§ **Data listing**
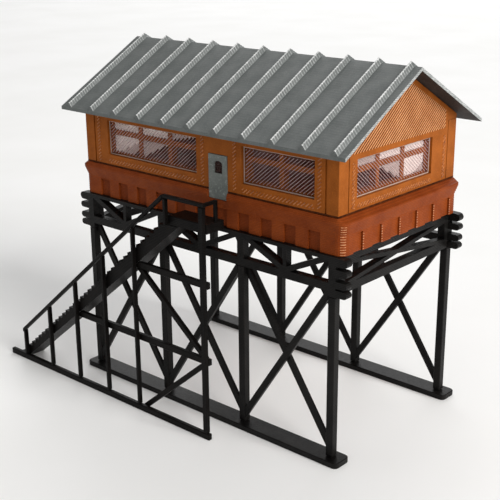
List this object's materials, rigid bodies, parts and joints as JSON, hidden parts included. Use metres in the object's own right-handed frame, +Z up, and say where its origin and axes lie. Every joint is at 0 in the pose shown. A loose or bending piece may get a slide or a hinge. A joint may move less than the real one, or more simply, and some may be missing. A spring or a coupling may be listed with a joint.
{
  "type": "model railway signal box",
  "caption": "Small-scale model of an elevated railway signal box: a cabin with a ribbed lift-off roof on a braced trestle that stands over a track, with a side stair and landing.",
  "frame": {"origin": "on the ground, under the middle of the whole part", "axes": "+X along the track under the cabin, away from the stair's foot; -Y to the side with the stair and the door; +Z up"},
  "size_m": [0.069, 0.038, 0.055],
  "materials": {
    "black_plastic": "satin, with fine layer lines",
    "brown_plastic": "satin, with fine diagonal layer lines",
    "red_brown_plastic": "satin, with fine layer lines",
    "grey_plastic": "satin, with fine layer lines",
    "pale_grey_plastic": "satin",
    "clear_plastic": "clear, with fine diagonal lines"
  },
  "bodies": {
    "signal_box": {"back_falling_brace_1": "black_plastic", "back_falling_brace_2": "black_plastic", "back_falling_brace_3": "black_plastic", "back_left_pane": "clear_plastic", "back_leg_1": "black_plastic", "back_leg_2": "black_plastic", "back_leg_3": "black_plastic", "back_leg_4": "black_plastic", "back_right_pane": "clear_plastic", "back_rising_brace_1": "black_plastic", "back_rising_brace_2": "black_plastic", "back_rising_brace_3": "black_plastic", "back_sill": "black_plastic", "back_truss": "black_plastic", "back_wall": "brown_plastic", "cabin_base": "red_brown_plastic", "door_leaf": "pale_grey_plastic", "door_pane": "clear_plastic", "front_falling_brace_1": "black_plastic", "front_falling_brace_2": "black_plastic", "front_falling_brace_3": "black_plastic", "front_left_pane": "clear_plastic", "front_leg_1": "black_plastic", "front_leg_2": "black_plastic", "front_leg_3": "black_plastic", "front_leg_4": "black_plastic", "front_right_pane": "clear_plastic", "front_rising_brace_1": "black_plastic", "front_rising_brace_2": "black_plastic", "front_rising_brace_3": "black_plastic", "front_sill": "black_plastic", "front_truss": "black_plastic", "front_wall": "brown_plastic", "landing_end_rail": "black_plastic", "landing_handrail": "black_plastic", "left_end_frame": "black_plastic", "left_pane": "clear_plastic", "left_wall": "brown_plastic", "right_end_frame": "black_plastic", "right_pane": "clear_plastic", "right_wall": "brown_plastic", "stair_corner_post": "black_plastic", "stair_falling_brace": "black_plastic", "stair_flight": "black_plastic", "stair_ground_rail": "black_plastic", "stair_handrail": "black_plastic", "stair_landing": "black_plastic", "stair_middle_rail": "black_plastic", "stair_post_1": "black_plastic", "stair_post_2": "black_plastic", "stair_post_3": "black_plastic", "stair_post_4": "black_plastic", "stair_post_5": "black_plastic", "stair_post_6": "black_plastic", "stair_rising_brace": "black_plastic", "stair_upper_rail": "black_plastic"},
    "roof": {"roof": "grey_plastic"}
  },
  "joints": [
    {"name": "roof_lift_off", "type": "slide", "parent": "signal_box", "child": "roof", "axis": [0, 0, 1], "range_m": [0, 0.02]}
  ]
}
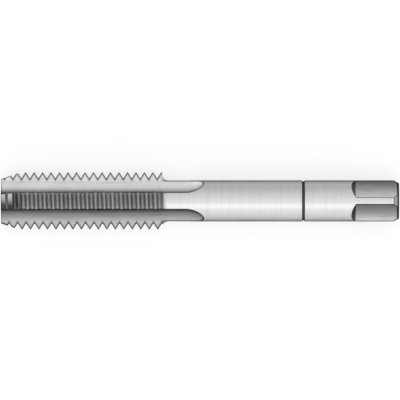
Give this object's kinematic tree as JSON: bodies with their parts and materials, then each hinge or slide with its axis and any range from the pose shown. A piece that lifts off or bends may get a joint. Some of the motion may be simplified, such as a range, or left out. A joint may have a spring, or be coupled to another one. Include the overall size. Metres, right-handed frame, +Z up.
{
  "type": "hand tap",
  "caption": "Straight-flute hand tap with a coarse right-hand thread, a short lead, a plain shank with a marking ring and a square drive end.",
  "frame": {"origin": "on the axis, halfway along the plain shank between the flutes and the square", "axes": "+X along the axis towards the square drive end, with the cutting tip at -X; +Z up, through the middle of the land that lies on top; the tap lies level on the edges of its two lower lands"},
  "size_m": [0.082, 0.0118, 0.0105],
  "materials": {
    "tool_steel": "fine ground, with a dark marking ring"
  },
  "bodies": {
    "root": {"tap": "tool_steel"}
  },
  "joints": []
}
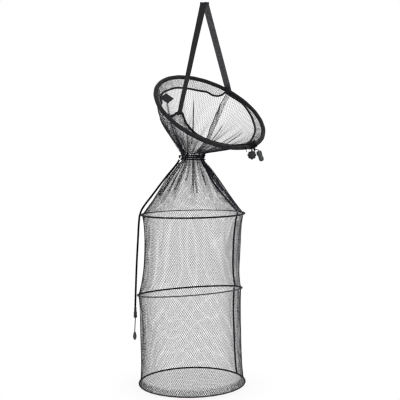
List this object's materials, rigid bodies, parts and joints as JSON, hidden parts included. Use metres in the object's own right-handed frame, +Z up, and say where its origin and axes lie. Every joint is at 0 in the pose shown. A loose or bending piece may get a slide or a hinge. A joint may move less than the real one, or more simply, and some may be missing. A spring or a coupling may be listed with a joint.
{
  "type": "keep net",
  "caption": "Hanging collapsible fishing keep net: webbing strap, tilted padded mouth hoop with drawcord collar, gathered neck, hooped mesh body and netted base.",
  "frame": {"origin": "underside of the strap's top fold, where the net hangs on a hook, peg or bar", "axes": "+Z up along the hanging net, +Y away from the viewer of the front, +X to the viewer's right"},
  "size_m": [0.4079, 0.3759, 1.173],
  "materials": {
    "webbing": "matte",
    "netting": "matte",
    "binding": "matte",
    "cord": "matte",
    "label_cloth": "matte",
    "plastic": "satin",
    "hoop_steel": "satin",
    "spring_steel": "satin"
  },
  "bodies": {
    "strap": {"strap_webbing": "webbing"},
    "mouth": {"mouth_hoop_rod": "hoop_steel", "mouth_hoop_sleeve": "binding", "collar_net": "netting", "collar_edge_cord": "binding", "label_tag": "label_cloth", "upper_net": "netting", "upper_net_seam": "binding", "neck_drawcord": "cord", "neck_knot": "cord", "cone_net": "netting", "cone_seam": "binding", "drawcord_upper_a": "cord", "drawcord_upper_b": "cord", "collar_cord_a": "cord", "collar_cord_b": "cord", "collar_cord_c": "cord", "collar_cord_bell": "plastic", "lock_body": "plastic", "lock_spring": "spring_steel"},
    "lock_button": {"lock_plunger": "plastic"},
    "ring_1": {"ring_1_wire": "hoop_steel", "ring_1_hem": "binding", "wall_net_1": "netting", "wall_seam_1": "binding", "drawcord_hanging_a": "cord", "drawcord_hanging_b": "cord", "drawcord_stopper": "plastic", "drawcord_tail": "cord", "drawcord_end_bell": "plastic"},
    "ring_2": {"ring_2_wire": "hoop_steel", "ring_2_hem": "binding", "wall_net_2": "netting", "wall_seam_2": "binding"},
    "base": {"base_ring_wire": "hoop_steel", "base_ring_hem": "binding", "base_net": "netting"}
  },
  "joints": [
    {"name": "mouth_swing", "type": "hinge", "parent": "strap", "child": "mouth", "pos_m": [-0.07407, -0.12495, -0.34034], "axis": [0.4617, 0.8313, 0.3096], "range_deg": [-45, 45]},
    {"name": "lock_press", "type": "slide", "parent": "mouth", "child": "lock_button", "axis": [0, 1, 0], "range_m": [0, 0.0025], "stiffness_N_per_m": 200, "springref_m": -0.004, "deforming": ["lock_spring"]},
    {"name": "ring_1_lift", "type": "slide", "parent": "mouth", "child": "ring_1", "axis": [0, 0, 1], "range_m": [0, 0.12], "deforming": ["cone_net", "cone_seam", "drawcord_upper_a", "drawcord_upper_b"]},
    {"name": "ring_2_lift", "type": "slide", "parent": "ring_1", "child": "ring_2", "axis": [0.041, 0, 0.9992], "range_m": [0, 0.2], "deforming": ["wall_net_1", "wall_seam_1"]},
    {"name": "base_lift", "type": "slide", "parent": "ring_2", "child": "base", "axis": [-0.0252, 0, 0.9997], "range_m": [0, 0.23], "deforming": ["wall_net_2", "wall_seam_2"]}
  ]
}
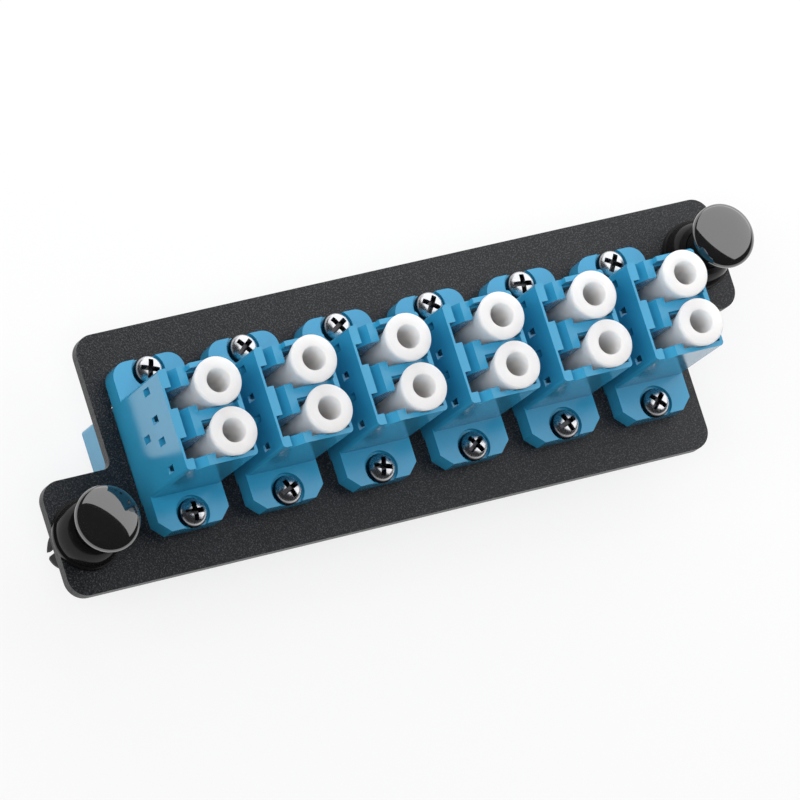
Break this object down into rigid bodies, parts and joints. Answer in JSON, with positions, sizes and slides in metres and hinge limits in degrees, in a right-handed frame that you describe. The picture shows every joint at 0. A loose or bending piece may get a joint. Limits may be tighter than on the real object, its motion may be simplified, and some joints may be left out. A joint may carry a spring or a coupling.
{
  "type": "fibre adapter panel",
  "caption": "Z shaped adapter panel with a row of duplex fibre adapters, pull-off dust caps and push-pull latches in two diagonal ears.",
  "frame": {"origin": "centre of the plate's rear face, midway between the two latch barrels", "axes": "+X along the panel's length, +Y across it, +Z out of the panel's front, where the screws and front caps are"},
  "size_m": [0.098, 0.0308, 0.0296],
  "materials": {
    "powder_coat": "fine textured charcoal powder coat",
    "blue_plastic": "moulded, satin, cyan blue",
    "white_plastic": "soft moulded, slightly translucent",
    "ceramic": "ground zirconia ceramic, smooth and white",
    "plated_steel": "bright zinc plated",
    "black_nylon": "glossy black nylon"
  },
  "bodies": {
    "panel": {"panel_plate": "powder_coat", "front_housing_1": "blue_plastic", "front_housing_2": "blue_plastic", "front_housing_3": "blue_plastic", "front_housing_4": "blue_plastic", "front_housing_5": "blue_plastic", "front_housing_6": "blue_plastic", "rear_housing_1": "blue_plastic", "rear_housing_2": "blue_plastic", "rear_housing_3": "blue_plastic", "rear_housing_4": "blue_plastic", "rear_housing_5": "blue_plastic", "rear_housing_6": "blue_plastic", "alignment_sleeves": "ceramic", "panel_screws": "plated_steel", "panel_nuts": "plated_steel", "latch_grommet_lower_left": "black_nylon", "latch_grommet_upper_right": "black_nylon"},
    "front_cap_upper_1": {"front_cap_upper_1": "white_plastic"},
    "front_cap_lower_1": {"front_cap_lower_1": "white_plastic"},
    "front_cap_upper_2": {"front_cap_upper_2": "white_plastic"},
    "front_cap_lower_2": {"front_cap_lower_2": "white_plastic"},
    "front_cap_upper_3": {"front_cap_upper_3": "white_plastic"},
    "front_cap_lower_3": {"front_cap_lower_3": "white_plastic"},
    "front_cap_upper_4": {"front_cap_upper_4": "white_plastic"},
    "front_cap_lower_4": {"front_cap_lower_4": "white_plastic"},
    "front_cap_upper_5": {"front_cap_upper_5": "white_plastic"},
    "front_cap_lower_5": {"front_cap_lower_5": "white_plastic"},
    "front_cap_upper_6": {"front_cap_upper_6": "white_plastic"},
    "front_cap_lower_6": {"front_cap_lower_6": "white_plastic"},
    "rear_cap_upper_1": {"rear_cap_upper_1": "white_plastic"},
    "rear_cap_lower_1": {"rear_cap_lower_1": "white_plastic"},
    "rear_cap_upper_2": {"rear_cap_upper_2": "white_plastic"},
    "rear_cap_lower_2": {"rear_cap_lower_2": "white_plastic"},
    "rear_cap_upper_3": {"rear_cap_upper_3": "white_plastic"},
    "rear_cap_lower_3": {"rear_cap_lower_3": "white_plastic"},
    "rear_cap_upper_4": {"rear_cap_upper_4": "white_plastic"},
    "rear_cap_lower_4": {"rear_cap_lower_4": "white_plastic"},
    "rear_cap_upper_5": {"rear_cap_upper_5": "white_plastic"},
    "rear_cap_lower_5": {"rear_cap_lower_5": "white_plastic"},
    "rear_cap_upper_6": {"rear_cap_upper_6": "white_plastic"},
    "rear_cap_lower_6": {"rear_cap_lower_6": "white_plastic"},
    "latch_plunger_lower_left": {"latch_plunger_lower_left": "black_nylon"},
    "latch_plunger_upper_right": {"latch_plunger_upper_right": "black_nylon"}
  },
  "joints": [
    {"name": "front_cap_upper_1_slide", "type": "slide", "parent": "panel", "child": "front_cap_upper_1", "axis": [0, 0, 1], "range_m": [0, 0.01]},
    {"name": "front_cap_lower_1_slide", "type": "slide", "parent": "panel", "child": "front_cap_lower_1", "axis": [0, 0, 1], "range_m": [0, 0.01]},
    {"name": "front_cap_upper_2_slide", "type": "slide", "parent": "panel", "child": "front_cap_upper_2", "axis": [0, 0, 1], "range_m": [0, 0.01]},
    {"name": "front_cap_lower_2_slide", "type": "slide", "parent": "panel", "child": "front_cap_lower_2", "axis": [0, 0, 1], "range_m": [0, 0.01]},
    {"name": "front_cap_upper_3_slide", "type": "slide", "parent": "panel", "child": "front_cap_upper_3", "axis": [0, 0, 1], "range_m": [0, 0.01]},
    {"name": "front_cap_lower_3_slide", "type": "slide", "parent": "panel", "child": "front_cap_lower_3", "axis": [0, 0, 1], "range_m": [0, 0.01]},
    {"name": "front_cap_upper_4_slide", "type": "slide", "parent": "panel", "child": "front_cap_upper_4", "axis": [0, 0, 1], "range_m": [0, 0.01]},
    {"name": "front_cap_lower_4_slide", "type": "slide", "parent": "panel", "child": "front_cap_lower_4", "axis": [0, 0, 1], "range_m": [0, 0.01]},
    {"name": "front_cap_upper_5_slide", "type": "slide", "parent": "panel", "child": "front_cap_upper_5", "axis": [0, 0, 1], "range_m": [0, 0.01]},
    {"name": "front_cap_lower_5_slide", "type": "slide", "parent": "panel", "child": "front_cap_lower_5", "axis": [0, 0, 1], "range_m": [0, 0.01]},
    {"name": "front_cap_upper_6_slide", "type": "slide", "parent": "panel", "child": "front_cap_upper_6", "axis": [0, 0, 1], "range_m": [0, 0.01]},
    {"name": "front_cap_lower_6_slide", "type": "slide", "parent": "panel", "child": "front_cap_lower_6", "axis": [0, 0, 1], "range_m": [0, 0.01]},
    {"name": "rear_cap_upper_1_slide", "type": "slide", "parent": "panel", "child": "rear_cap_upper_1", "axis": [0, 0, -1], "range_m": [0, 0.008]},
    {"name": "rear_cap_lower_1_slide", "type": "slide", "parent": "panel", "child": "rear_cap_lower_1", "axis": [0, 0, -1], "range_m": [0, 0.008]},
    {"name": "rear_cap_upper_2_slide", "type": "slide", "parent": "panel", "child": "rear_cap_upper_2", "axis": [0, 0, -1], "range_m": [0, 0.008]},
    {"name": "rear_cap_lower_2_slide", "type": "slide", "parent": "panel", "child": "rear_cap_lower_2", "axis": [0, 0, -1], "range_m": [0, 0.008]},
    {"name": "rear_cap_upper_3_slide", "type": "slide", "parent": "panel", "child": "rear_cap_upper_3", "axis": [0, 0, -1], "range_m": [0, 0.008]},
    {"name": "rear_cap_lower_3_slide", "type": "slide", "parent": "panel", "child": "rear_cap_lower_3", "axis": [0, 0, -1], "range_m": [0, 0.008]},
    {"name": "rear_cap_upper_4_slide", "type": "slide", "parent": "panel", "child": "rear_cap_upper_4", "axis": [0, 0, -1], "range_m": [0, 0.008]},
    {"name": "rear_cap_lower_4_slide", "type": "slide", "parent": "panel", "child": "rear_cap_lower_4", "axis": [0, 0, -1], "range_m": [0, 0.008]},
    {"name": "rear_cap_upper_5_slide", "type": "slide", "parent": "panel", "child": "rear_cap_upper_5", "axis": [0, 0, -1], "range_m": [0, 0.008]},
    {"name": "rear_cap_lower_5_slide", "type": "slide", "parent": "panel", "child": "rear_cap_lower_5", "axis": [0, 0, -1], "range_m": [0, 0.008]},
    {"name": "rear_cap_upper_6_slide", "type": "slide", "parent": "panel", "child": "rear_cap_upper_6", "axis": [0, 0, -1], "range_m": [0, 0.008]},
    {"name": "rear_cap_lower_6_slide", "type": "slide", "parent": "panel", "child": "rear_cap_lower_6", "axis": [0, 0, -1], "range_m": [0, 0.008]},
    {"name": "latch_plunger_lower_left_slide", "type": "slide", "parent": "panel", "child": "latch_plunger_lower_left", "axis": [0, 0, 1], "range_m": [-0.0014, 0.0012]},
    {"name": "latch_plunger_upper_right_slide", "type": "slide", "parent": "panel", "child": "latch_plunger_upper_right", "axis": [0, 0, 1], "range_m": [-0.0026, 0]}
  ]
}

§ **Your task**
Find the string "parts" in the listing and return every line that holds it.

§ **Task result**
List this object's materials, rigid bodies, parts and joints as JSON, hidden parts included. Use metres in the object's own right-handed frame, +Z up, and say where its origin and axes lie. Every joint is at 0 in the pose shown. A loose or bending piece may get a slide or a hinge. A joint may move less than the real one, or more simply, and some may be missing. A spring or a coupling may be listed with a joint.
Give this object's kinematic tree as JSON: bodies with their parts and materials, then each hinge or slide with its axis and any range from the pose shown. A piece that lifts off or bends may get a joint. Some of the motion may be simplified, such as a range, or left out. A joint may have a spring, or be coupled to another one. Include the overall size. Metres, right-handed frame, +Z up.
List this object's materials, rigid bodies, parts and joints as JSON, hidden parts included. Use metres in the object's own right-handed frame, +Z up, and say where its origin and axes lie. Every joint is at 0 in the pose shown. A loose or bending piece may get a slide or a hinge. A joint may move less than the real one, or more simply, and some may be missing. A spring or a coupling may be listed with a joint.
Break this object down into rigid bodies, parts and joints. Answer in JSON, with positions, sizes and slides in metres and hinge limits in degrees, in a right-handed frame that you describe. The picture shows every joint at 0. A loose or bending piece may get a joint. Limits may be tighter than on the real object, its motion may be simplified, and some joints may be left out. A joint may carry a spring or a coupling.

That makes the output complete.